Site Reliability Engineering Manager (Manager Digital Solutions)

IDEMIA

About The Position

IDEMIA Public Security, a division of IDEMIA Group, is the leading provider of secure and trusted biometric-based solutions, transforming public and private organizations across the globe. Our industry-enabled and client-specific solutions draw upon decades of expertise in biometrics to revolutionize the fields of public security, justice and public safety, travel and transport, identity, and access control. Built on privacy and trust, our market-leading iris, fingerprint and facial recognition solutions top independent benchmarking for accuracy, fairness and scalability. These exacting standards enable our clients to build safer, fairer societies where people can live, interact, and move about freely. With 4000+ employees around the world and 150+ partners worldwide, we offer more than just a job - we provide a dynamic environment where innovation thrives, opportunities abound, and your talents are valued.
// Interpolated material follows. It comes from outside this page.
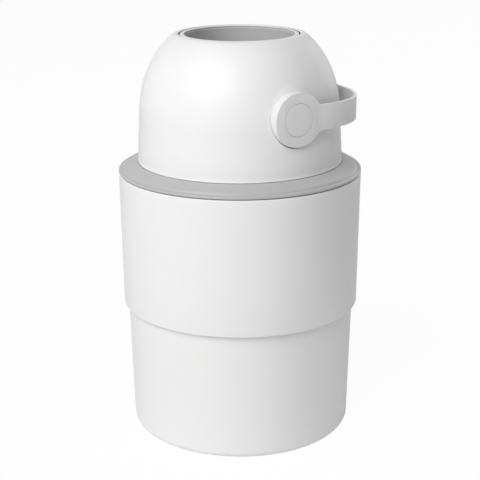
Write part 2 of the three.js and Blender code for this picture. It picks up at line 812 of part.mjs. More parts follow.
function pistonWeight() {
  const radius = pistonRadius - pistonRelief - pistonWall - weightClearance;
  const bottom = pistonBottom + pistonWall + seatGap;
  return upright(radius, bottom, bottom + weightThickness, drumSegments);
}

piece('lower_bucket', lowerBucket(), whitePlastic);
piece('body_sleeve', bodySleeve(), whitePlastic);
piece('collar_ring', collarRing(), greyPlastic);
piece('rim_seal', rimSeal(), softSeal);
piece('dome_shell', domeShell(), whitePlastic);
piece('drum_cradle', drumCradle(), greyPlastic);
piece('lower_seal', lowerSeal(), softSeal);
piece('upper_seal', upperSeal(), softSeal);
around(headScrewCount, headScrewCircle, 0, (x, y, angle, i) => {
  piece(`head_screw_${i + 1}`, headScrew(x, y), steel);
});
piece('drum_upper_shell', drumHalf(1), whitePlastic);
piece('drum_lower_shell', drumHalf(-1), whitePlastic);
piece('cup_liner', cupLiner(), cupPlastic);
around(drumScrewCount, drumScrewCircle, 45, (x, y, angle, i) => {
  piece(`drum_screw_${i + 1}`, drumScrew(x, y), steel);
});
for (const [side, word] of [[-1, 'front'], [1, 'rear']]) {
  piece(`pivot_bush_${word}`, pivotBush(side), bearingPlastic);
  piece(`hub_shaft_${word}`, hubShaft(side), bearingPlastic);
  piece(`hub_screw_${word}`, hubScrew(side), steel);
  piece(`hub_cap_${word}`, hubCap(side), whitePlastic);
}
piece('handle', handle(), whitePlastic);
piece('piston_shell', pistonShell(), cupPlastic);
piece('piston_weight', pistonWeight(), steel);
piece('piston_cover', pistonCover(), cupPlastic);

export default bin;
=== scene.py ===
import json
import math

import bpy
from mathutils import Matrix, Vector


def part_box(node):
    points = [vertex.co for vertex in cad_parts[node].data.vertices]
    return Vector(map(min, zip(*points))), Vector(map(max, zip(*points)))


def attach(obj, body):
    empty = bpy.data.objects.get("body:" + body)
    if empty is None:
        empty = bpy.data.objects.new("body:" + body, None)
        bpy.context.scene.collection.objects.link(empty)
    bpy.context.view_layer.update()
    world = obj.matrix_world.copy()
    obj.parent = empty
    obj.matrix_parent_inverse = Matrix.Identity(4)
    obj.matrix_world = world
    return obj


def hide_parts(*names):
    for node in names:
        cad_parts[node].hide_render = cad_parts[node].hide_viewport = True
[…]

Be part of a global leader shaping the future of biometric based technology. Learn more here. We are seeking a highly organized and strategic technical leader to manage the SRE team driving IDEMIA’s critical Identity Verification Platform. In this role, you will bridge the gap between advanced engineering and customer success. We need a delivery-focused manager who thrives on bringing complex technical solutions over the finish line while maintaining impeccable platform reliability and security. You will lead SRE teams responsible for production reliability, partner closely with software engineering, security, and infrastructure teams, and establish reliability practices that enable safe, scalable innovation in regulated environments.

Requirements

Exceptional Leadership: Proven experience managing and scaling high-performing SRE or Cloud Engineering teams, backed by elite organizational and project management skills.
Execution Focus: A strong track record of steering complex, enterprise-grade technical solutions from architectural design to successful, stable deployment.
Technical Expertise: Deep architectural and operational knowledge of our core stack: AWS (including GovCloud environments), Kubernetes, Helm charts, KMS (Key Management Service), and Kafka for event-driven and streaming architectures. Demonstrated proficiency utilizing Terraform for Infrastructure as Code (IaC), alongside modern monitoring and observability ecosystems.
Bachelor’s degree in Computer Science, Engineering, or equivalent experience.
8+ years of experience in site reliability engineering, infrastructure, or DevOps roles.
4+ years of people management experience, including senior engineers or managers.
Strong experience supporting high‑availability, production systems.
Deep understanding of Linux, distributed systems, networking, and cloud infrastructure.
Proven experience with incident response, problem management, and operational excellence.
Hands‑on experience with: Cloud platforms (AWS, Azure, and/or GCP) Infrastructure as Code (Terraform, CloudFormation, Ansible) CI/CD pipelines and deployment automation

Nice To Haves

Experience working in regulated or high‑security environments (government, public safety, identity, financial, or similar).
Background in software engineering or platform engineering.
Experience with containerized and orchestrated environments (Docker, Kubernetes).
Familiarity with observability tools (Prometheus, Grafana, Datadog, Splunk, ELK).
Experience supporting compliance frameworks (SOC 2, ISO 27001, FedRAMP, CJIS, etc.).

Responsibilities

Lead, mentor, and scale multiple SRE teams supporting critical production systems.
Build a culture of ownership, accountability, and continuous improvement.
Define team structure, capacity planning, and career development paths.
Act as a senior leader during critical incidents and executive escalations.
Act as the primary customer-facing support liaison during pre-sales engagements, post-sales integrations, and ongoing day-to-day operations.
Partner closely with clients to resolve post-integration technical inquiries, guide them through our solutions, and ensure a seamless, fully supported experience throughout their entire lifecycle.
Own system reliability, availability, resilience, and operational readiness.
Define and manage SLIs, SLOs, and error budgets aligned with business and customer commitments.
Lead incident management, root cause analysis (RCA), and post‑incident remediation in a blameless culture.
Ensure production environments meet contractual, regulatory, and security requirements.
Drive automation across infrastructure provisioning, deployments, monitoring, and recovery.
Champion Infrastructure as Code, CI/CD pipelines, and self‑healing systems.
Reduce operational toil and manual intervention through tooling and architectural improvements.
Oversee the end-to-end deployment, operation, and active monitoring of a highly secure, high-traffic cloud infrastructure, including the implementation of robust alerting and comprehensive testing.
Lead and guide the team in establishing best practices for monitoring, incident response, and quality assurance, ensuring reliability, scalability, and continuous improvement of the platform.
Partner closely with Product and Development teams to ensure operational readiness for new features.
Monitor and strategically optimize cloud infrastructure costs without compromising platform performance.
Collaborate with compliance and security stakeholders to support audits and regulatory obligations.
Communicate clearly with leadership on operational risks, reliability posture, and improvement plans.